As a communications professional, I often felt detached at times from these stories and experiences. However, through these interactions I realised that when a Pehelkar tells their story, they are not offering “content” for a booklet; they are reclaiming their identity, recalling their contributions and journey with a sense of pride and courage. As a storyteller, our role is not to “give them a voice.” They already have one. It is bold, resilient, and powerful.

Our role, instead, is to create spaces where voices like these are visible, heard, and valued so that when such experiences enter the public domain, they carry the weight they truly deserve.

There remains a persistent challenge in the sector: how do we measure impact?
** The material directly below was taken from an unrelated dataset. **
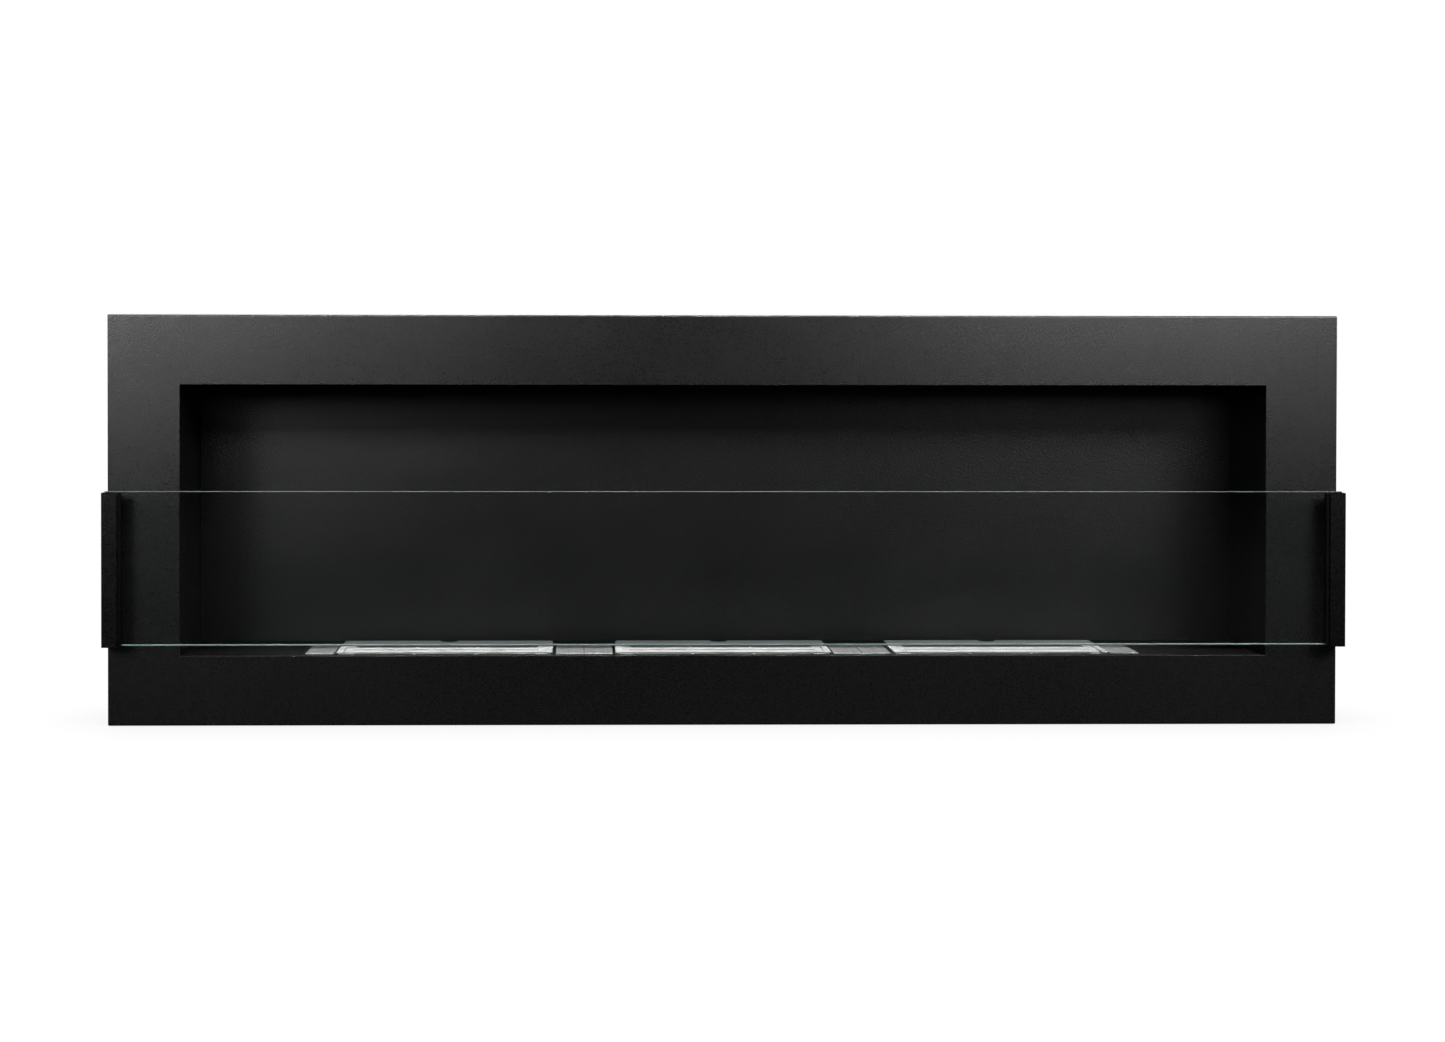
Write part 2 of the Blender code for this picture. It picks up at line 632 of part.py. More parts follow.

As if it is something that can be measured with a 'scale' or a 'weighing machine'!!! An excel sheet may capture how many people attended a training, but it cannot capture an internal shift the moment someone decides to speak up, to resist, to lead. The challenge lingers on the sector why only measurable outcomes are translated as impacts.

The conversations I had in the field as an outsider but not as a complete stranger, made me realise that impact measurement is best done while grounded in lived realities and perspectives of those whose lives are being impacted.

What does impact mean to them? What does change look like in their lives? What has worked, and what needs to evolve? These are the questions that matter. And these are the questions that should be asked from non-profits and not “how many women they have empowered”? Because ultimately, impact is not something we create, it is something people claim for themselves.